Bella la vita dell’intellettuale che non deve guadagnarsi il pane
06 Gennaio 2009
di Vito Punzi
Ingo Schulze, da intellettuale ben integrato nella DDR qual’era e da scrittore di successo quel’è oggi nella Germania riunificata, da anni se ne va per il mondo a spese del Goethe-Institut per trovare, come dice chi lo mantiene, “ispirazione e orientamento artistico, libero da difficoltà economiche.” Ci sarebbe molto da discutere sul fatto che la libertà dalla necessità di guadagnarsi il pane quotidiano sia garanzia di buona riuscita letteraria.
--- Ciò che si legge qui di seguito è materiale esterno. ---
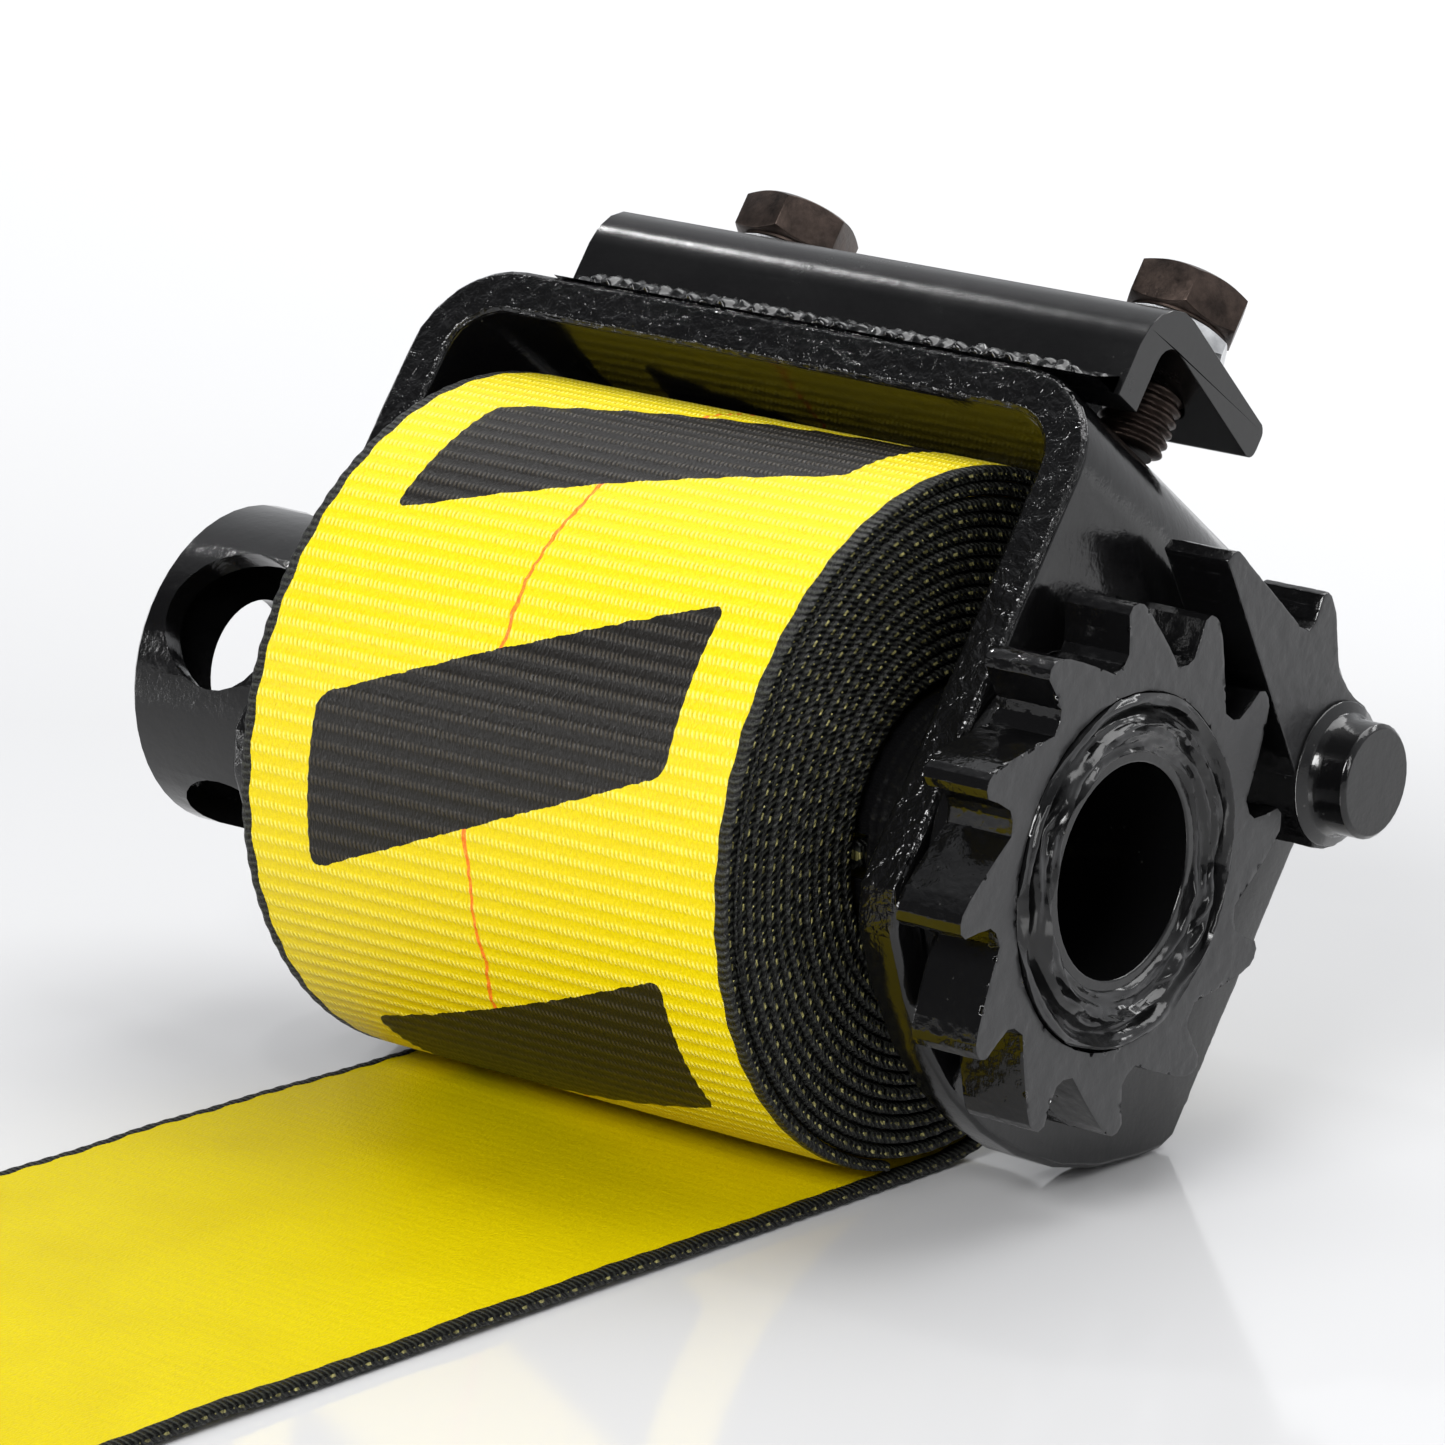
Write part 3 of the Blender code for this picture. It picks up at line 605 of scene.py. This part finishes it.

A leggere gli ultimi libri di Schulze poi, i dubbi si moltiplicano all’infinito.
Di "Vite nuove", il suo ultimo romanzo pubblicato in Italia, già qualcuno aveva giustamente scritto essere “il migliore tra i peggiori scritti sulla riunificazione tedesca”. Che dire ora di questo "Bolero berlinese"? Si sono lette imbarazzanti recensioni ridondanti di attributi come "prodigio", "epifanie", "vocazioni taumaturgiche", fino alla definizione dello stesso scrittore come "prestigiatore" e "illusionista". Ecco, con l’idea di "mago" finalmente ci avviciniamo al nucleo della narrativa di Schulze, al suo "genio". Perché è davvero difficile trovare qualcuno che come lui riesca a far credere così bene ad altri di essere uno scrittore di un qualche valore.
Così come già nel poderoso e noiosissimo "Vite nuove", anche in questa raccolta di racconti brevi dominano una disarmante mediocrità nell’ispirazione (e pensare che il Goethe-Institut gli ha dato l’opportunità di vedersi e gustarsi mezzo mondo…) e una imbarazzante incapacità di costruire una narrazione anche solo minimamente capace di suscitare interesse. Complimenti a chi ha inventato, per Schulze, la definizione di "mago della banalità". E qui non è in ballo la raffinata posizione hofmannsthaliana, secondo la quale nella superficie si cela la profondità, come vorrebbe il suo "apripista" Luigi Forte.
Con la sua pretesa di rendere la scrittura quanto più possibile aderente al reale, inteso solo come ciò che nudo e crudo si rivela allo sguardo, la narrativa di Schulze nasce asfittica e altrettanto asfittica muore, senza che al lettore sia concesso sorprendersi per un inatteso debordamento, per un’incauta eppur sublime metafora, per una qualsiasi figura retorica capace di suscitare stupore e connessioni oltre il visibile. In termini aritmetici si potrebbe dire che il risultato di zero più zero non può che essere zero.
Ancor più irritante, per il lettore, è l’uso depistante dei titoli di alcuni racconti: Mr. Neitherkorn e il destino, Scrittore e trascendenza, Fede, amore, speranza, numero 23. Forse che Schulze abbia davvero deciso di sporcarsi le mani affrontando con la propria prosa temi così impegnativi e lontani dalla sua onesta formazione di figlio del realismo socialista? No, nessuna "conversione", nessun cedimento alla complessità di ciò che chiamiamo per comodità "realtà". La provocazione dei titoli è lanciata solo per negare, per irridere.
Così, l’io/Ingo risponde a Neithkorn che "il destino dell’uomo è l’uomo. Io sono il destino. Il destino – è la vodka o la limonata o il nostro dolce alla carota". L’io/Ingo "crede", ma solo "che il pesce è veramente fresco e buono". Ancor più trappola per topi sono i richiami degli altri racconti alla “trascendenza”, alla “fede”, alla “speranza”: è troppo pigro, Schulze, per dubitare delle proprie, in verità poche e banali certezze sul reale in letteratura. E tuttavia un motivo per compiacersi di questo pavido scrittore c’è: fa venire una gran voglia di narratori veri, magari "agonizzanti", dubbiosi circa il proprio narrare, e tuttavia mai sazi nella loro ricerca di senso. In una parola, di scrittori coraggiosi.